Not quite the same. Since you keep saying energy isn’t created/destroyed, I’m unsure why you think you’ve “spent” your money/energy. In my analogy, you could have the shop perfectly insulated. So every joule of energy that was in your battery is now stored in the ambient heat of the room. But while it was quite easy to get the energy out of the battery into the room, it’s very difficult to make it go the other way without outside help or another battery or something. Same story as if you sat in the room with a hot cup of coffee, over time it gets cool and the room warms up. The time period doesn’t matter, the point is that the process goes only one way and the availability of the energy decreases.

But available energy gets “used up”. Imagine you’ve bought the food, it’s tins of beans. You could probably exchange them for what you paid for them so no “loss” (in reality you’d need to do work to move the beans from one location to another, but forget that for now). You sit in your room with your beans, and get hungry, and then eat a can of beans (and later do the necessary etc.,). In a sealed system, over time you will turn the beans into other substances, and available energy will decrease. You’ll always have the same energy/matter available to you, however I would argue your wealth is steadily decreasing. In a way that’s what all life is doing at a universal scale.

If I’m sitting with a can of petrol, pour it on the ground and burn it, I’ve made a nett reduction in the available energy of the universe (even though energy is conserved). Economically: I’ve taken something that I might persuade someone to buy and finished up with something nobody would buy. (and you may argue that I’ve increased the value of all the other petrol in the world, but then you’re at best only arguing about accounting, by the same logic we reduce wealth by printing currency; wealth has to be reduced by the destruction of things of value).

Like I said, it’s the 2nd law that gets you…

  • Zeroth: You must play the game.
  • First: You can’t win.
  • Second: You can’t break even, except on a very cold day.
  • Third: It doesn’t get that cold.

Well, I guess the logic (which I don’t agree with) would be that even that devaluation (which is less than destroying the neighbouring properties) would be counteracted by an appreciation in some other residential area (maybe even another city/country).

That would be my point. And it is the same for all assets/currencies etc.

Double entry bookkeeping is now a Law of Thermodynamics.

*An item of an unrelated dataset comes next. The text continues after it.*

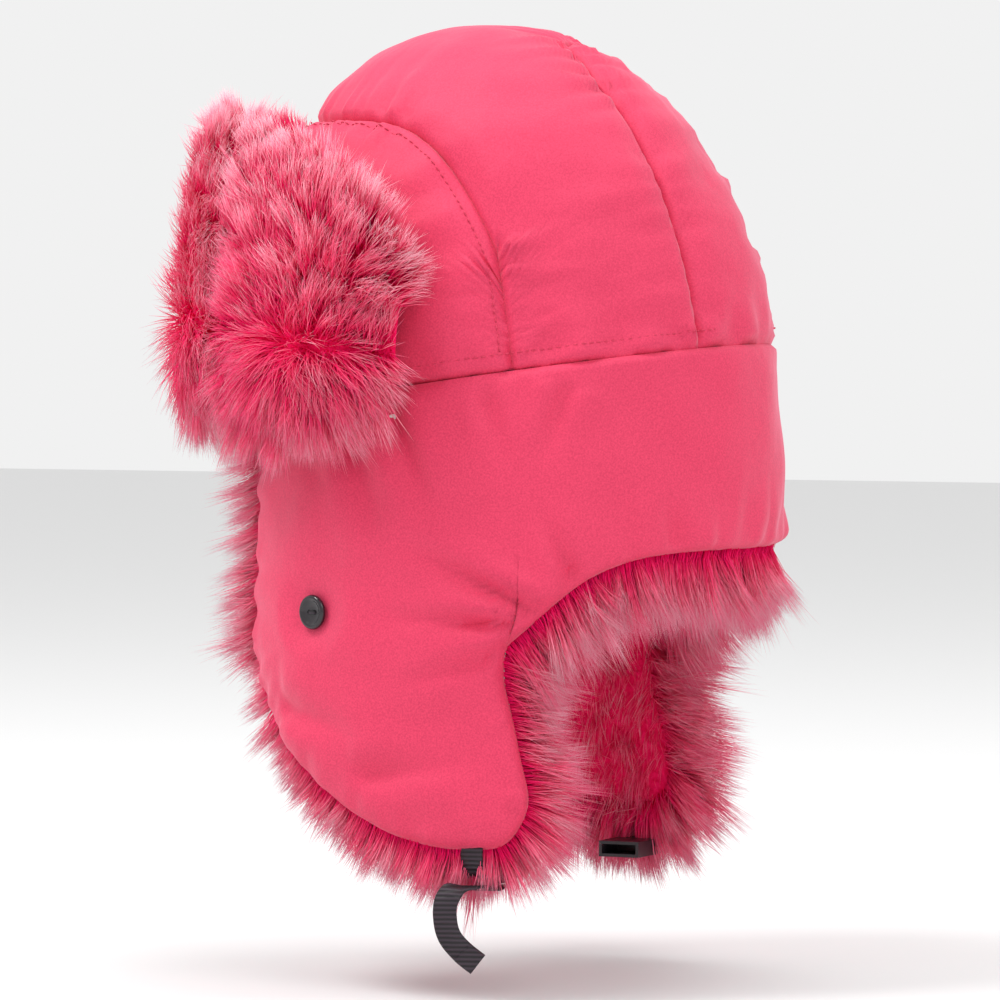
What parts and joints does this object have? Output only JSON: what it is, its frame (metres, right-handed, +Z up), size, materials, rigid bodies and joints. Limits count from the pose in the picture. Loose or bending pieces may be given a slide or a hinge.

Just buy a house in Dublin …wealth instantly destroyed!

Your health is your wealth.

I second that! BD

But but when you die everyone else on the planet gets a little better. :open_mouth:


Except it doesn’t work that way, or even any way a bit like that.

Now that’s a good point. That is unless you were killed in a sword-fight, and the person who killed you was an immortal too, and cut off your head in the battle. Then the person who kills you gets a transfer of energy called “the quickening”. This is all based on very good science and is mostly thermodynamics really, as in the end “there can be only one”.

  • :laughing:

I don’t want to derail the other topic…

Roc, the inventor creates a product.
He sells his product to a consumer. The consumer is now down money yet the inventor is up money. No new wealth was created. It was transferred.

The wealth was created during the design/manufacture of the product from its raw materials.

This is the value-added bit that gets taxed as VAT, as I’m sure you know.

Money is not wealth.
The wealth is in the new products contributing to the life of the society.
And it is the increase in quality of life of the consumer.
Money is only the means.

Yes, the money supply must be increased to match that new wealth to avoid deflation (obviously when means of payment does not match the increase in total output of goods and services we get deflation). But don’t let that confuse you.

Adding value is not creating NEW wealth, it is taking an item/commodity, making something and reselling it.
Any profits are someone else’s expense.

Everybody including companies effectively has a balance sheet.
Savings/debt. Assets/liabilities
One man’s savings is another man’s debt.

One man’s savings is a Banks liability
One man’s debt is a Banks asset

A commercial back puts money in a central bank
This is now an asset to the commercial bank and a liability to the Central Bank.

If a central bank cannot borrow (because a government has to much debt) on the open market it can increase its balance sheet.
This is the end of the line and is known as money printing.
Money printing is devaluing currency in circulation

No NEW wealth was created. Simply transferred.